I read somewhere once that to space and indent paragraphs of text is not a good idea and that you should pick one or the other. Either indent or space, but never both. I can’t remember where I read this, all I know is that it was in some type book in Magma, Manchester and that I personally agree with it. I don’t know what the type big-wigs think, but for me, I find both indenting and spacing of paragraphs somewhat unsightly.
Spaced and indented—allegedly wrong
A spaced and indented paragraph would use the following CSS:
p{
margin-bottom:20px;
}
p+p{
text-indent:2em;
}
Spaced only—looks and works fine
If you just want a spaced paragraph it’s just as simple as p{ margin-bottom:20px; }. Job done. If you want spaced paragraphs then that’s all you need:
p{
margin-bottom:20px;
}
Indented only—doesn’t work
If you want an indented paragraph, simply:
p{
margin:0;
}
p+p{
text-indent:2em;
}
However, as you can see, the problem here is that anything following a paragraph with margin:0; will be butted up against that paragraph. There will be no space between any element following a paragraph.

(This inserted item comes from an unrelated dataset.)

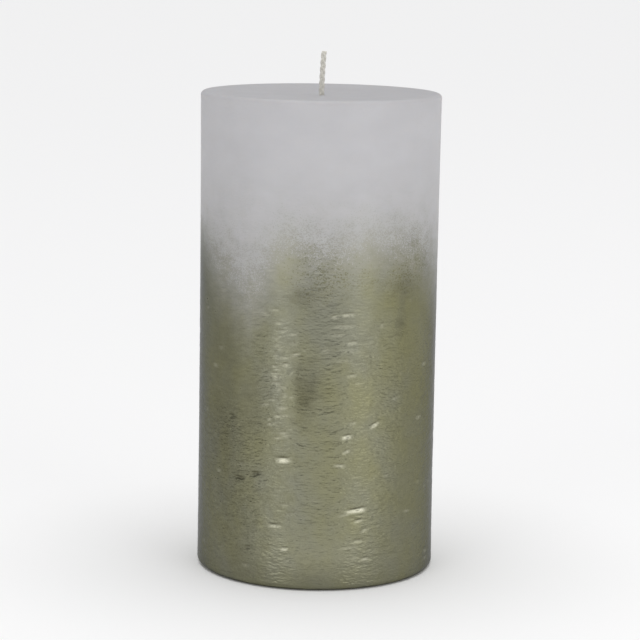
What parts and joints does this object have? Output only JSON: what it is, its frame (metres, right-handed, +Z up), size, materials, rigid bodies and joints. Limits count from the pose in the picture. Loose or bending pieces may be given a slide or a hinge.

Spaced and indented fixed—perfect
To fix this, give those paragraphs their margin-bottom:20px; back, meaning you have the spaced and indented look once again, but then on the p+p apply a negative margin-top equal to that of the regular margin-bottom:
p{
margin-bottom:20px;
}
p+p{
text-indent:2em;
margin-top:-20px;
}
Here we have the ideal, every paragraph after the first (in a block) is indented and unspaced. The last in a block is spaced meaning a gap between a paragraph and its following element. Easy.
By Harry Roberts on Tuesday, December 21st, 2010 in Typography, Web Development. Tags: CSS, Typography | 3 Comments »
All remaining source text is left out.